«

»

Sty 29

Wspólne kolędowanie Przedszkolaków i ich Rodzin


19 stycznia 2013 r. odbyło się tradycyjne rodzinne kolędowanie przedszkolaków i ich rodzin w sali teatralnej znajdującej się w podziemiach kościoła parafialnego w Pawlikowicach. Szczególnie gorąco powitano Babcie i Dziadków, którzy otrzymali od swoich wnucząt serdeczne życzenia i specjalnie na tę okoliczność dzieci przez dwa dni piekły w przedszkolu ciasteczka w kształcie serduszek.

Uroczystość rozpoczęła się muzyczną opowieścią o tym jak Maryja i Józef szukali miejsca dla małego Jezuska:

„Pomaluśku Józefie, pomaluśku proszę widzisz,
że ja nie mogę bieżeć w tak daleką drogę…”

śpiewała Katarzyna Oleś-Blacha – mama Pawełka prowadzona za rękę przez Wiesława Popiołka, który z zatroskaniem śpiewał:

„Ach, teraz w miasteczku i lada domeczku
trudno o kącik będzie, bowiem ciżba ludzi wszędzie.”

Odsłaniając kurtynę razem ze wzruszeniem śpiewali:

„Owo czas nadchodzi, że się nam narodzi
Którego Ci zwiastował anioł, gdy Cię pozdrawiał!”

I oto za kurtyną pokazał się żłóbek z małym wesołym Jezuskiem otoczony aniołkami – przedszkolakami i gwiazdkami – starszakami. Od razu zrobiło się ciepło i wszyscy radośnie kolędowali jak nakazuje polska tradycja. Rezolutnie dzieci śpiewały:

„Boże Dziecię witaj nam!!!
Na sianeczku położony,
aniołkami otoczony z niebios Pan!”

Gwiazdeczki prosiły śpiewając, aby „cicho, cicho na paluszkach tańczyć wokół żłóbka”. Przyszły złożyć dary zwierzątka i inni mieszkańcy lasu, i górale, i krakowiacy i przedstawiciele rodzin: tatusiowie, dziadkowie i wujkowie w rolach trzech króli i kolędników z gwiazdą.

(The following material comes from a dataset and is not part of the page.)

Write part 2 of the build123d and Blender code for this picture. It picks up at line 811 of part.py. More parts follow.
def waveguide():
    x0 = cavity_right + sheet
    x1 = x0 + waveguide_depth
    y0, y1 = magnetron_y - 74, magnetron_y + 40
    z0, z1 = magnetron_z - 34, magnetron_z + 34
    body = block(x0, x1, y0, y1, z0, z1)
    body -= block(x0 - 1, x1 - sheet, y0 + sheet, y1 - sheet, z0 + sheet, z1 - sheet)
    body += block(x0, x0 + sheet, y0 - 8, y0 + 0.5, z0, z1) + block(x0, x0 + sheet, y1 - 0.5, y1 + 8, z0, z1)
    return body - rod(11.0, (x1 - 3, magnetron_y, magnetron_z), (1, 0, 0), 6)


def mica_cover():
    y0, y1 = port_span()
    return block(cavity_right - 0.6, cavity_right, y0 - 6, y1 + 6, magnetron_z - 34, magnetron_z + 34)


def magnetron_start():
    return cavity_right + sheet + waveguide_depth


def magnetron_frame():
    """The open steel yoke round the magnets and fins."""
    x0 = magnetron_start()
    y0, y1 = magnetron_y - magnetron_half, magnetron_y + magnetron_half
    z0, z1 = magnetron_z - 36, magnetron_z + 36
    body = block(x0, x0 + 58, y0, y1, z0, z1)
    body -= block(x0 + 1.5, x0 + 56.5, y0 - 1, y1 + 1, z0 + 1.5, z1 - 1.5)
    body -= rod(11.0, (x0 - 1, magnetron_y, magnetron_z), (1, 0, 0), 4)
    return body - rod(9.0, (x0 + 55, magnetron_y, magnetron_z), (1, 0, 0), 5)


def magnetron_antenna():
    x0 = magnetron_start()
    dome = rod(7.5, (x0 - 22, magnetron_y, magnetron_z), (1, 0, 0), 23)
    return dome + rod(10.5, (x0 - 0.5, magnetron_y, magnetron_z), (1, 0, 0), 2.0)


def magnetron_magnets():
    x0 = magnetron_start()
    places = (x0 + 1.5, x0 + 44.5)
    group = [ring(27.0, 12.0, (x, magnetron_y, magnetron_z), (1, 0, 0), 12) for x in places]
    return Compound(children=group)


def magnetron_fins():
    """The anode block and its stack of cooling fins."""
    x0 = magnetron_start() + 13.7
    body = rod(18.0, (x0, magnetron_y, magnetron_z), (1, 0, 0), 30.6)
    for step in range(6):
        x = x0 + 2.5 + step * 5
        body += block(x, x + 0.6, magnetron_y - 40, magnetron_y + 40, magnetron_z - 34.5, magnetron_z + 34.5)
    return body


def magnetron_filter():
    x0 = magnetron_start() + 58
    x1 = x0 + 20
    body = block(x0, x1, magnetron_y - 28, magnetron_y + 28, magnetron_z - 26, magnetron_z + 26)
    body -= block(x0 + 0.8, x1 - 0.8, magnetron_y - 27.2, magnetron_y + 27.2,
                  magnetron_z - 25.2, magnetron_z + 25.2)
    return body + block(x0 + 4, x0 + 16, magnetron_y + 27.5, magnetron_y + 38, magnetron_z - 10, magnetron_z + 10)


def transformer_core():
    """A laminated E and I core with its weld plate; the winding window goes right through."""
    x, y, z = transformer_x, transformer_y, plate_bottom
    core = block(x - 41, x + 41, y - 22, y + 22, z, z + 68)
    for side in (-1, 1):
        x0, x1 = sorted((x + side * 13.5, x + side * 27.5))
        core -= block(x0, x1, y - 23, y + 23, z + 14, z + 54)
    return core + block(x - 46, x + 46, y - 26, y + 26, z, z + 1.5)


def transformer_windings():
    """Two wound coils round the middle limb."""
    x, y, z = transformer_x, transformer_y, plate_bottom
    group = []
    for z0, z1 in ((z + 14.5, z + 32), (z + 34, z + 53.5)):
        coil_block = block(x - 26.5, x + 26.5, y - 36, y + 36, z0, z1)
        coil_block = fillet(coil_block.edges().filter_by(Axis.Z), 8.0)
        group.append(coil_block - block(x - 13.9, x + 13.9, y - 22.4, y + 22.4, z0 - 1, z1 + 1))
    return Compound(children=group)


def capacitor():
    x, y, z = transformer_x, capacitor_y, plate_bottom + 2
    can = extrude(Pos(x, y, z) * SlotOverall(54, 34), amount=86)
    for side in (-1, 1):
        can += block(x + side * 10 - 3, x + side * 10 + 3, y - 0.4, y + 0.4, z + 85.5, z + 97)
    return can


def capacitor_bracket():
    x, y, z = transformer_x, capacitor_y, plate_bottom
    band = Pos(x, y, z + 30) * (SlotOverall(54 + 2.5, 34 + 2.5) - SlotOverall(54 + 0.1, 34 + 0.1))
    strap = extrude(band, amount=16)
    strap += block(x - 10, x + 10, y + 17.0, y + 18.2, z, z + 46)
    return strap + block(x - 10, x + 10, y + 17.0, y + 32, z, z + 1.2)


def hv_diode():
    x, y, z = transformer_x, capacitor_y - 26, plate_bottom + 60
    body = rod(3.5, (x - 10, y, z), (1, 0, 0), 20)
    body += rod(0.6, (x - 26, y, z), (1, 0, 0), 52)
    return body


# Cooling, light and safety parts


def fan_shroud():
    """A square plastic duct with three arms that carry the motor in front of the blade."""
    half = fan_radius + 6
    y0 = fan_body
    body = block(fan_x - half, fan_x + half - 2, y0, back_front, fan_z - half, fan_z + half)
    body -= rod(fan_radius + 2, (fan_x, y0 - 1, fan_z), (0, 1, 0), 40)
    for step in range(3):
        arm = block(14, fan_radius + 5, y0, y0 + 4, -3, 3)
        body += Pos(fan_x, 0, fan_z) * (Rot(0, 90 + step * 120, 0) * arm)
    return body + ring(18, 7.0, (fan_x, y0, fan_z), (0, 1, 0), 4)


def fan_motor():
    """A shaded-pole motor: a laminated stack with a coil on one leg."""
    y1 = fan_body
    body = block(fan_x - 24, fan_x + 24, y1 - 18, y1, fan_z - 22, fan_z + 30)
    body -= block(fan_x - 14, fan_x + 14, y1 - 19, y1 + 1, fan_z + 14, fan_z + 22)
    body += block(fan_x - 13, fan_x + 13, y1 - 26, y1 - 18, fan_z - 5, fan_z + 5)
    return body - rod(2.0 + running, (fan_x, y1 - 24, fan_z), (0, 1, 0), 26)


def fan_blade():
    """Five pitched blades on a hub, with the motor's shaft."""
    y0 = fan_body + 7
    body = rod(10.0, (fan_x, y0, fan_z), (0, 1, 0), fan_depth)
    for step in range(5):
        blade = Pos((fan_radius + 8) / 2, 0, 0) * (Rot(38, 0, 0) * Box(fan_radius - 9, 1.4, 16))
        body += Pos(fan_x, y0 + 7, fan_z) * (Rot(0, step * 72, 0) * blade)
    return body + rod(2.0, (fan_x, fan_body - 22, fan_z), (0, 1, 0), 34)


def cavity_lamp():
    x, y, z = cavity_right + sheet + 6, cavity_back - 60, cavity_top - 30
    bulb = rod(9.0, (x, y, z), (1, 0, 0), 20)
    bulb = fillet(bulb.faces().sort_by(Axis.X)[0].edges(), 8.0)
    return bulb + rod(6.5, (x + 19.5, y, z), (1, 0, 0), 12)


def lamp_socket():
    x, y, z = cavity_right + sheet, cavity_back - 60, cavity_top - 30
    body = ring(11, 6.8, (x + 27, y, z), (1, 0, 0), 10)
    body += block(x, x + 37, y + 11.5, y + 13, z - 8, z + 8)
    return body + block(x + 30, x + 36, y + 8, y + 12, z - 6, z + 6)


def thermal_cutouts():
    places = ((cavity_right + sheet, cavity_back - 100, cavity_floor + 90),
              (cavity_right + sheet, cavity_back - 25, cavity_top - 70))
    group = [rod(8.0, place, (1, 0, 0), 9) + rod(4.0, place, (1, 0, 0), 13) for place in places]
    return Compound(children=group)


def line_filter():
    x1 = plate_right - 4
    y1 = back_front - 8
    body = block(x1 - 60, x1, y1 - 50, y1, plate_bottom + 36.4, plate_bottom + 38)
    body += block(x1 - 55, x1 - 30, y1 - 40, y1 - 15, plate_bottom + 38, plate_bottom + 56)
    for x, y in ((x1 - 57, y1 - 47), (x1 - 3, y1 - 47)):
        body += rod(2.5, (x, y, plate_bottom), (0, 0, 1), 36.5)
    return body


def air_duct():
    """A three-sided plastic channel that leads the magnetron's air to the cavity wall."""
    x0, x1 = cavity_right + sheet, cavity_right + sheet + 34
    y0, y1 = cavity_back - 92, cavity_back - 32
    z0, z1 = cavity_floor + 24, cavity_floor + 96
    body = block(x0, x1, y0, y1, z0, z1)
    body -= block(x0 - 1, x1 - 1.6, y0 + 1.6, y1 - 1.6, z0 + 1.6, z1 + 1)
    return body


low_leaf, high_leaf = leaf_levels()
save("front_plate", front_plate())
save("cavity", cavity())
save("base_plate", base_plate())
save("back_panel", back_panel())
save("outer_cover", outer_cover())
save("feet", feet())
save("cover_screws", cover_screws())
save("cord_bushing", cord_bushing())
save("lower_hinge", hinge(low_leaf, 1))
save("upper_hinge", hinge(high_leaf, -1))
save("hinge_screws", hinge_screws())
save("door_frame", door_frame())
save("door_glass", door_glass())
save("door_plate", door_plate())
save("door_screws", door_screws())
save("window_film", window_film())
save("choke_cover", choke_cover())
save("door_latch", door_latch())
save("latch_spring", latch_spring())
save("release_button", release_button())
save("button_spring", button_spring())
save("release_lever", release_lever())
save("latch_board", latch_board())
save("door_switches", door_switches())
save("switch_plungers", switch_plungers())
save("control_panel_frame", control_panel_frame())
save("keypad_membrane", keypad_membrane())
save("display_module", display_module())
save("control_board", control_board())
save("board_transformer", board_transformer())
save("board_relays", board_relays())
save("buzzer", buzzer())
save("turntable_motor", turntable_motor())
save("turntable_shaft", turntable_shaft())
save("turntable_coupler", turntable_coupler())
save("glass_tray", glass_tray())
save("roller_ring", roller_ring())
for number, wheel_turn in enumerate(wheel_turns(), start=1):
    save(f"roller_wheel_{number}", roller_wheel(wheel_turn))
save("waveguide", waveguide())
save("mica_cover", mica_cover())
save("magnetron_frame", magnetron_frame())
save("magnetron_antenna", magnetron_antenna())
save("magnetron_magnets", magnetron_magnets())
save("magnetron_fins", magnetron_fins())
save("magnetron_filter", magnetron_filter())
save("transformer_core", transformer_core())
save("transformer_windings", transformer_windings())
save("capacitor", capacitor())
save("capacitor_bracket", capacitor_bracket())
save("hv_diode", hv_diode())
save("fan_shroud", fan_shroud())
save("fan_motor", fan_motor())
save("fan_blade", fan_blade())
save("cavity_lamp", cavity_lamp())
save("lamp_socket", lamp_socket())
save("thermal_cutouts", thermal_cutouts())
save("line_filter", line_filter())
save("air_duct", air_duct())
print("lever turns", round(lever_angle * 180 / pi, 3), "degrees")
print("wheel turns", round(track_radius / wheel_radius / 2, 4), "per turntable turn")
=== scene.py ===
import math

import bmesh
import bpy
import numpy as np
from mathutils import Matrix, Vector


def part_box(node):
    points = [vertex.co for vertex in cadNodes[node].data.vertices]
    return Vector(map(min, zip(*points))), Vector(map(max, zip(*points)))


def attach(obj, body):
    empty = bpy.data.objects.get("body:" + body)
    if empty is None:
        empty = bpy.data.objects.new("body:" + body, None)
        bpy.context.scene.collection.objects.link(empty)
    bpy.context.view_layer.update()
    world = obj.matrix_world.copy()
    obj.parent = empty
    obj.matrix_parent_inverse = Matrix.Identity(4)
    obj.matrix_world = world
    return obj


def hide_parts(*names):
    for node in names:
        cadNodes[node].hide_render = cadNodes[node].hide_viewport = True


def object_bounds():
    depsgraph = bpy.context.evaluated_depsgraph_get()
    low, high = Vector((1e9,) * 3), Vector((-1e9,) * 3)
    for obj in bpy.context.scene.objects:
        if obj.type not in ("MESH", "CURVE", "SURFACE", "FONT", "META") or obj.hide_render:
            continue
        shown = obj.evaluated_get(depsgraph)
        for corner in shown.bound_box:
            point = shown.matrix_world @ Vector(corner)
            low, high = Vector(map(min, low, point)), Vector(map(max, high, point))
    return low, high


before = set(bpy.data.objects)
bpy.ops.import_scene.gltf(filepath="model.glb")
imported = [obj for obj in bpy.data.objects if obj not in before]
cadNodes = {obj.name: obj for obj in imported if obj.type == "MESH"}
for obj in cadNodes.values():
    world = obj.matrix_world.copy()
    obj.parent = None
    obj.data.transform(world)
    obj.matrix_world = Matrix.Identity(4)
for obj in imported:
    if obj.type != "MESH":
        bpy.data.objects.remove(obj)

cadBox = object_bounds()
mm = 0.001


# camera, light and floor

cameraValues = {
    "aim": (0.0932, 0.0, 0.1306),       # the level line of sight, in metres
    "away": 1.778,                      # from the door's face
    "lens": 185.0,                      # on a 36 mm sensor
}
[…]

Do wspólnego śpiewu przygrywała na pianinie Pani Katarzyna – mama Pawełka, a tata Marcin opracował pokaz slajdów z tekstami kolęd i pastorałek. Dziadek Staszek podarował dzieciom cukierki, a inny dziadek Staszek namalował dla dzieci obraz Koszałka Opałka, który już rozpoczął zapisywanie historii pod tytułem „Jak nowe przedszkole w Mietniowie powstawało, bo miejsca nie było, a dużo się działo”.

Najlepszym sposobem edukacji dzieci jest dobry przykład, takie spotkania to najlepsza lekcja dobrego wychowania przyszłych pokoleń i przekazywania polskich tradycji!